STATED PROBLEM: Repeat, please, only the lines from the top of the data down to the line with "return normal[:, :seam][:, ::-1], normal[:, seam:]"; include both of those lines.
━━━ COLLECTED DATA
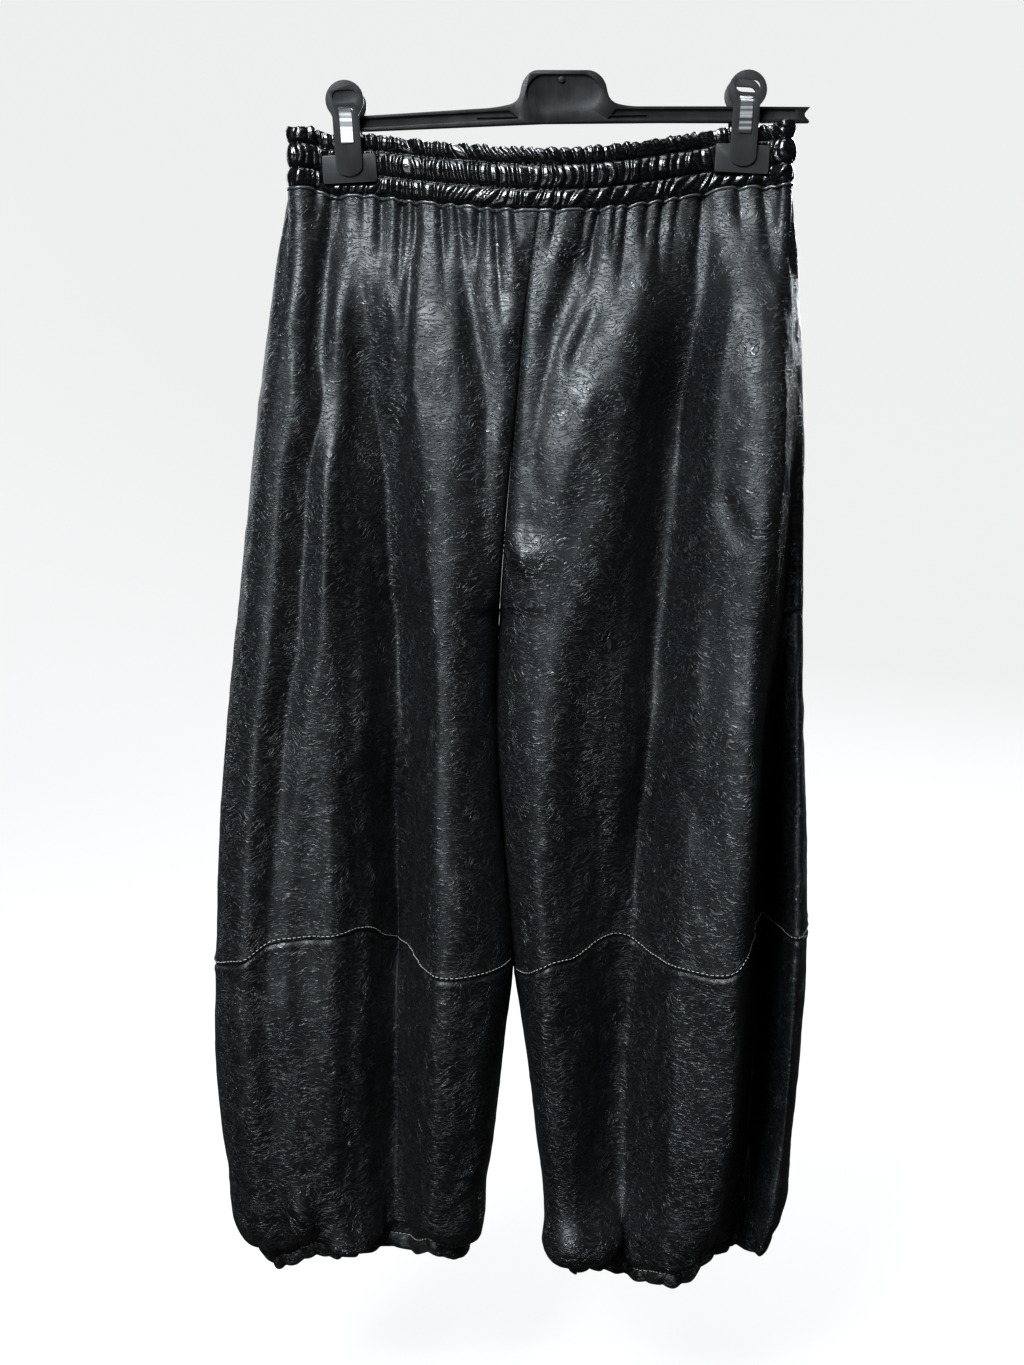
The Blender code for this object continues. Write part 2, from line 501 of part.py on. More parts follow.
def grid_normals(leg, front, back, heights):
    """Outward directions of a leg's front and back, equal on both sides of every seam."""
    whole = np.concatenate([front[:, ::-1], back], axis=1)
    across = np.empty_like(whole)
    across[:, 1:-1] = whole[:, 2:] - whole[:, :-2]
    seam = front.shape[1]
    over_seam = whole[:, seam + 1] - whole[:, seam - 2]
    across[:, seam - 1] = over_seam
    across[:, seam] = over_seam
    wrap = whole[:, 1] - whole[:, -2]
    across[:, 0] = wrap
    across[:, -1] = wrap
    down = np.gradient(whole, axis=0)
    normal = np.cross(down, across)
    sign = 1.0 if leg == "left" else -1.0
    normal *= sign
    inner = Vector((-1.0, 0.0, 0.0)) if leg == "left" else Vector((1.0, 0.0, 0.0))
    for row, z in enumerate(heights):
        if z > CROTCH_Z + 1e-6:
            turned = float(np.clip((TURN_START - z) / (TURN_START - CROTCH_Z), 0.0, 1.0)) ** 3
            normal[row, 0] = (0.0, turned - 1.0, -turned)
            normal[row, -1] = (0.0, 1.0 - turned, -turned)
        elif abs(z - CROTCH_Z) < 1e-6:
            normal[row, 0] = normal[row, -1] = inner + Vector((0.0, 0.0, -1.0))
    normal /= np.linalg.norm(normal, axis=2)[:, :, None]
    return normal[:, :seam][:, ::-1], normal[:, seam:]


def build_shell(name, outer, normals, thickness):
    """A closed wall between the outer points and the same points moved in by each row's thickness."""
    inner = outer - normals * np.asarray(thickness)[:, None, None]
    mesh = bmesh.new()
    sheets = [
        [[mesh.verts.new(point) for point in row] for row in sheet] for sheet in (outer, inner)
    ]
    rows, columns = outer.shape[:2]
    for sheet in sheets:
        for r in range(rows - 1):
            for c in range(columns - 1):
                mesh.faces.new((sheet[r][c], sheet[r + 1][c], sheet[r + 1][c + 1], sheet[r][c + 1]))
    edge = [(0, c) for c in range(columns)] + [(r, columns - 1) for r in range(1, rows)]
    edge += [(rows - 1, c) for c in range(columns - 2, -1, -1)] + [(r, 0) for r in range(rows - 2, 0, -1)]
    front, back = sheets
    for (r, c), (s, d) in zip(edge, edge[1:] + edge[:1]):
        mesh.faces.new((front[r][c], front[s][d], back[s][d], back[r][c]))
    return finish_mesh(mesh, name, "faux_leather")


def build_leg(leg):
    upper, lower = leg_rows(leg)
    heights = upper + lower
    grids = {face: panel_grid(leg, face, heights) for face in ("front", "back")}
    normals = grid_normals(leg, grids["front"], grids["back"], heights)
    thickness = [CLOTH] * (len(heights) - 2) + [HEM_THICK] * 2
    for (face, grid), outward in zip(grids.items(), normals):
        for level, rows in (("upper", slice(0, len(upper))), ("lower", slice(len(upper), None))):
            build_shell(f"{face}_{level}_{leg}", grid[rows], outward[rows], thickness[rows])


# ---------------------------------------------------------------- the hanger
def rounded(corners, steps=4):
    """The outline's points, with each corner turned into a short curve."""
    points = []
    for k, corner in enumerate(corners):
        here = Vector((corner.x, corner.z))
        before = Vector((corners[k - 1].x, corners[k - 1].z))
        after = Vector((corners[(k + 1) % len(corners)].x, corners[(k + 1) % len(corners)].z))
        cut = min(corner.radius, 0.48 * (before - here).length, 0.48 * (after - here).length)
        start = here + (before - here).normalized() * cut
        end = here + (after - here).normalized() * cut
        for step in range(steps + 1):
            t = step / steps
            points.append(start * (1 - t) ** 2 + here * 2 * t * (1 - t) + end * t * t)
    return points


def plate(name, points, low_y, high_y, finish="hanger_plastic"):
    """A flat outline in x and z, made solid between two depths."""
    mesh = bmesh.new()
    face = mesh.faces.new([mesh.verts.new((point[0], low_y, point[1])) for point in points])
    made = bmesh.ops.extrude_face_region(mesh, geom=[face])
    moved = [item for item in made["geom"] if isinstance(item, bmesh.types.BMVert)]
    bmesh.ops.translate(mesh, verts=moved, vec=(0.0, high_y - low_y, 0.0))
    return finish_mesh(mesh, name, finish)


def combine(obj, other, operation):
    """Applies one exact Boolean and removes the other object."""
    modifier = obj.modifiers.new(operation.title(), "BOOLEAN")
    modifier.operation = operation
    modifier.solver = "EXACT"
    modifier.object = other
    graph = bpy.context.evaluated_depsgraph_get()
    result = bpy.data.meshes.new_from_object(obj.evaluated_get(graph))
    obj.modifiers.clear()
    obj.data = result
    bpy.data.objects.remove(other)
    return obj


def build_hanger():
    half = BAR_DEPTH / 2
    hanger = plate("hanger", rounded(HANGER_OUTLINE), -half, half)
    for outline in (PLATE_RECESS, *ARM_RECESSES.values()):
        for face in (-1.0, 1.0):
            deep, past = sorted((face * (half - WEB_RECESS), face * (half + PAST)))
            combine(hanger, plate("cutter", rounded(outline), deep, past), "DIFFERENCE")
    return hanger


def build_hook_end():
    """The riveted end of the hook's shank, in the top of the plate's recess."""
    x, z = HOOK_END_AT
    front = -(BAR_DEPTH / 2 - WEB_RECESS) - SEAM_GAP
    mesh = bmesh.new()
    bmesh.ops.create_cone(
        mesh, cap_ends=True, segments=20, radius1=HOOK_END_RADIUS, radius2=HOOK_END_RADIUS * 0.8,
        depth=HOOK_END_DEPTH, matrix=Matrix.Translation((x, front - HOOK_END_DEPTH / 2, z))
        @ Matrix.Rotation(math.radians(90), 4, "X"),
    )
    return finish_mesh(mesh, "hook_end", "hanger_plastic")


# ---------------------------------------------------------------- the clips
def arc(centre_x, centre_z, radius, start, end, steps):
    """Points of an arc between two angles in degrees."""
    angles = [math.radians(start + (end - start) * k / steps) for k in range(steps + 1)]
    return [(centre_x + radius * math.cos(a), centre_z + radius * math.sin(a)) for a in angles]


def lever_outline():
    """The round head, the neck and the round foot."""
    meet = math.degrees(math.asin(NECK_HALF / HEAD_RADIUS))
    head = arc(0.0, HEAD_Z, HEAD_RADIUS, -90 + meet, 270 - meet, 22)
    foot_z = LEVER_FOOT + NECK_HALF * 0.75
    foot = [(x, foot_z + (z - foot_z) * 0.75) for x, z in arc(0.0, foot_z, NECK_HALF, 180, 360, 10)]
    return head + foot


def oblong(centre_z, half_width, half_height, steps=6):
    side = half_width - half_height
    right = arc(side, centre_z, half_height, -90, 90, steps)
    left = arc(-side, centre_z, half_height, 90, 270, steps)
    return right + left


def box_outline(half_width, low_z, high_z, radius):
    return rounded((
        Corner(-half_width, low_z, radius), Corner(half_width, low_z, radius),
        Corner(half_width, high_z, radius), Corner(-half_width, high_z, radius),
    ), 3)


def lever_place():
    """Leans the lever out from the jaw's outer face."""
    hinge = Matrix.Translation((0.0, -(JAW_INSIDE + JAW_THICK - LEVER_SUNK), 0.0))
    return hinge @ Matrix.Rotation(LEVER_LEAN, 4, "X")


def build_clip_half(clip, name):
    """One plastic half: jaw plate, leaning lever and the pad against the bar."""
    lever = plate(name, lever_outline(), -LEVER_THICK, 0.0, "clip_plastic")
    bottom = PAST if clip.window else WINDOW_RECESS - LEVER_THICK
    combine(lever, plate("cutter", oblong(*WINDOW), -LEVER_THICK - PAST, bottom), "DIFFERENCE")
    half_width, half_height = SLOT_HALF
    slot = box_outline(half_width, SPRING_Z[1] - half_height, SPRING_Z[1] + half_height, 0.0004)
    combine(lever, plate("cutter", slot, -LEVER_THICK - PAST, PAST), "DIFFERENCE")
    lever.data.transform(lever_place())
    jaw = plate("jaw", box_outline(JAW[0] / 2, -JAW[1] / 2, JAW[1] / 2, 0.002),
                -JAW_INSIDE - JAW_THICK, -JAW_INSIDE)
    combine(lever, jaw, "UNION")
    pad = plate("pad", box_outline(SEAT_HALF, *SEAT_Z, 0.0006), -SEAT_OUT, -BAR_DEPTH / 2 - SEAM_GAP)
    combine(lever, pad, "UNION")
    return lever


def build_clip_spring(name):
    """The steel strip: down both levers, and through them over the bar."""
    outer = LEVER_THICK + SPRING_THICK / 2 + SEAM_GAP
    foot = lever_place() @ Vector((0.0, -outer, SPRING_Z[0]))
    shoulder = lever_place() @ Vector((0.0, -outer, SPRING_Z[1] - SPRING_BEND))
    (bend_y, bend_up), (crown_y, crown_up) = SPRING_CROWN
    path = [(foot.y, foot.z), (shoulder.y, shoulder.z)]
    path += [(shoulder.y + bend_y, shoulder.z + bend_up), (crown_y, shoulder.z + crown_up)]
    path += [(-y, z) for y, z in reversed(path)]
    mesh = bmesh.new()
    sides = [[mesh.verts.new((x, y, z)) for y, z in path] for x in (-SPRING_HALF, SPRING_HALF)]
    for k in range(len(path) - 1):
        mesh.faces.new((sides[0][k], sides[1][k], sides[1][k + 1], sides[0][k + 1]))
    strip = finish_mesh(mesh, name, "spring_steel")
    wall = strip.modifiers.new("Solidify", "SOLIDIFY")
    wall.thickness = SPRING_THICK
    wall.offset = 0.0
    wall.use_even_offset = True
    return strip


def build_clip(clip):
    front = build_clip_half(clip, f"clip_{clip.side}_front")
    back = build_clip_half(clip, f"clip_{clip.side}_back")
    back.data.transform(Matrix.Rotation(math.radians(180), 4, "Z"))
    spring = build_clip_spring(f"clip_{clip.side}_spring")
    holder = bpy.data.objects.new(f"clip_{clip.side}", None)
    bpy.context.scene.collection.objects.link(holder)
    holder.location = (CLIP_X[clip.side], 0.0, clip.z)
    holder.rotation_euler = (0.0, -math.radians(clip.lean), 0.0)
    for piece in (front, back, spring):
        piece.parent = holder


def main():
    clear_scene()
    build_waistband()
    for leg in LEGS:
        build_leg(leg)
    build_hanger()
    build_hook_end()
    for clip in CLIPS:
        build_clip(clip)


main()
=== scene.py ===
"""Looks of the faux leather joggers on their clip hanger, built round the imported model.

Metres, +Z up, the front faces -Y. The origin is the middle of the top edge of the hanger's plate.
Sides are the wearer's, so the right leg is on -X.
"""

import itertools
import math
from collections import namedtuple

import bmesh
import bpy
import numpy as np
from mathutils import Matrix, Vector


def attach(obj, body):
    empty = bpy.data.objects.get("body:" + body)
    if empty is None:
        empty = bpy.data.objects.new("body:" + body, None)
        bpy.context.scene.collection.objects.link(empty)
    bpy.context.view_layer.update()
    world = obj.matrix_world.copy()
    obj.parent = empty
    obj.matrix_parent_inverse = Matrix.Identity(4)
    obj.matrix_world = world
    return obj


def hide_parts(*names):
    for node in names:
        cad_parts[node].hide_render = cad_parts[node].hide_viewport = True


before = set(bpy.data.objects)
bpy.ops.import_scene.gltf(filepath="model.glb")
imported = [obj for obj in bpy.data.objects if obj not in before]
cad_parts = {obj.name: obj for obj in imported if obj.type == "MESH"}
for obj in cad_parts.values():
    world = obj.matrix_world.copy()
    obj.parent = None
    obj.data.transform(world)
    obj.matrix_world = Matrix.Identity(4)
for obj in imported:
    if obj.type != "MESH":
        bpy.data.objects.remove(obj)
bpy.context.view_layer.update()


def in_mm(kind, *rows):
    """Table rows with named columns. All cells are lengths, written in millimetres and kept in metres."""
    return tuple(kind(*(length / 1000 for length in row)) for row in rows)


# ---- sizes, nearly all as in the CAD
CLOTH = 0.0012
HEM_DEPTH = 0.012
HEM_THICK = 0.0032
BAND_HALF = 0.0026
WAIST_DROP = 0.047
CALF_Z = -0.742
COLUMNS = 128

BAND_ENDS = (-0.2225, 0.1865)
CLIP_X = {"right": -0.1745, "left": 0.1465}
CLIP_FLAT = 0.0235
BAND_BOW = 0.0255
BAND_PUFF = 0.009
END_ROUND = 0.010
BandTop = namedtuple("BandTop", "x z")
BAND_TOPS = in_mm(
    BandTop,
    (-222.5, -45.5), (-206, -45.8), (-195, -49.2), (-155, -51), (-120, -56), (-85, -60.5), (-30, -65.2),
    (20, -64), (53, -60), (82, -55), (111, -49.5), (135, -45), (161, -43.4), (186.5, -41.6),
)
WAIST_SEAM_Z = -0.0925
WAIST_GAP = 0.0005

Section = namedtuple("Section", "z side inner side_y front_y back_y inner_y seam_in")
LEGS = {
    "right": in_mm(
        Section,
        (-95, -222.5, -20, 0, -28, 28, 0, 0),
        (-165, -237, -30, 0, -42, 38, 0, 0),
        (-260, -252, -38, 2, -53, 50, 0, 0),
        (-440, -274, -52, 4, -64, 60, 2, 0),
        (-520, -284, -54.7, 4, -68, 63, 3, 0),
        (-610, -293, -50, 4, -74, 67, 4, 0),
        (-742, -300, -39.6, 2, -84, 72, 4, 0),
        (-845, -301, -50.5, 0, -83, 70, 2, 0),
        (-940, -292.5, -62.5, 0, -72, 60, 0, 0),
        (-985, -283, -72.5, 0, -58, 49, 0, 0),
        (-1008, -270, -78, 0, -47, 40, 0, 0),
        (-1024, -260, -80, 0, -44, 37, 0, 0),
    ),
    "left": in_mm(
        Section,
        (-95, 186.5, -20, 0, -28, 28, 0, 0),
        (-165, 195, -30, 4, -44, 38, 0, 0),
        (-260, 202.5, -38, 8, -56, 50, 0, 0),
        (-440, 207, -52, 16, -66, 62, 2, 0),
        (-520, 210, -55.8, 22, -69, 67, 3, 16),
        (-610, 214, -51.4, 30, -73, 73, 4, 29),
        (-742, 220, -40.8, 42, -78, 82, 4, 37),
        (-845, 218, -28, 44, -77, 82, 2, 39),
        (-940, 211, -17, 42, -71, 74, 0, 38),
        (-990, 207, -8, 37, -63, 63, 0, 37),
        (-1016, 199, 2, 30, -53, 52, 0, 34),
        (-1034, 190, 8, 26, -49, 46, 0, 32),
    ),
}
HEM_Z = {"right": -1.020, "left": -1.032}
SeamPoint = namedtuple("SeamPoint", "x z")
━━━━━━
OUTPUT OF THE EXERCISE:
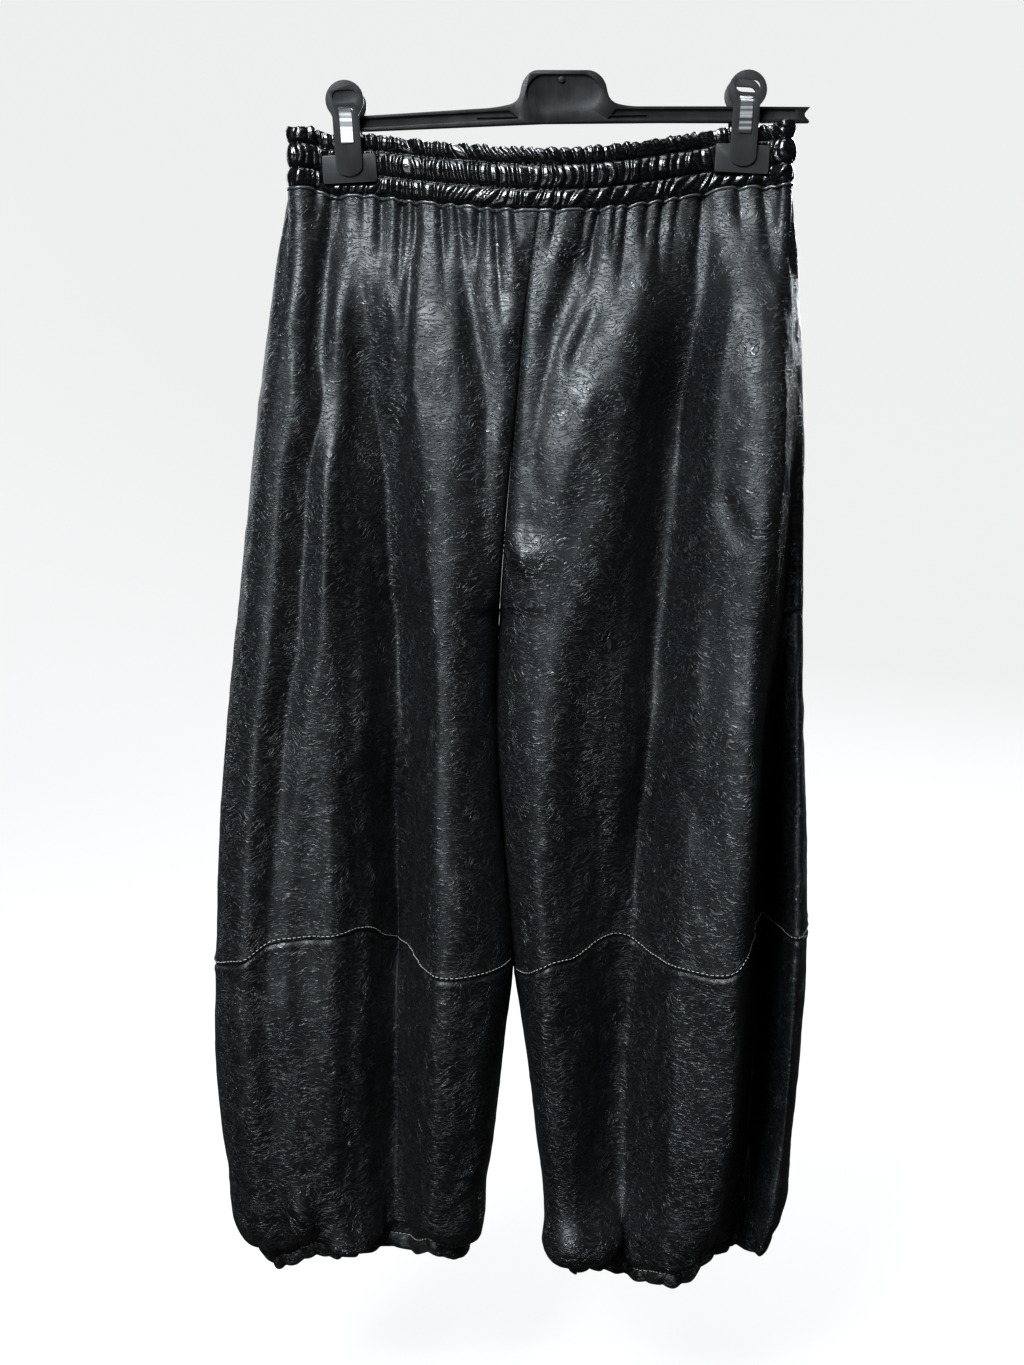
The Blender code for this object continues. Write part 2, from line 501 of part.py on. More parts follow.
def grid_normals(leg, front, back, heights):
    """Outward directions of a leg's front and back, equal on both sides of every seam."""
    whole = np.concatenate([front[:, ::-1], back], axis=1)
    across = np.empty_like(whole)
    across[:, 1:-1] = whole[:, 2:] - whole[:, :-2]
    seam = front.shape[1]
    over_seam = whole[:, seam + 1] - whole[:, seam - 2]
    across[:, seam - 1] = over_seam
    across[:, seam] = over_seam
    wrap = whole[:, 1] - whole[:, -2]
    across[:, 0] = wrap
    across[:, -1] = wrap
    down = np.gradient(whole, axis=0)
    normal = np.cross(down, across)
    sign = 1.0 if leg == "left" else -1.0
    normal *= sign
    inner = Vector((-1.0, 0.0, 0.0)) if leg == "left" else Vector((1.0, 0.0, 0.0))
    for row, z in enumerate(heights):
        if z > CROTCH_Z + 1e-6:
            turned = float(np.clip((TURN_START - z) / (TURN_START - CROTCH_Z), 0.0, 1.0)) ** 3
            normal[row, 0] = (0.0, turned - 1.0, -turned)
            normal[row, -1] = (0.0, 1.0 - turned, -turned)
        elif abs(z - CROTCH_Z) < 1e-6:
            normal[row, 0] = normal[row, -1] = inner + Vector((0.0, 0.0, -1.0))
    normal /= np.linalg.norm(normal, axis=2)[:, :, None]
    return normal[:, :seam][:, ::-1], normal[:, seam:]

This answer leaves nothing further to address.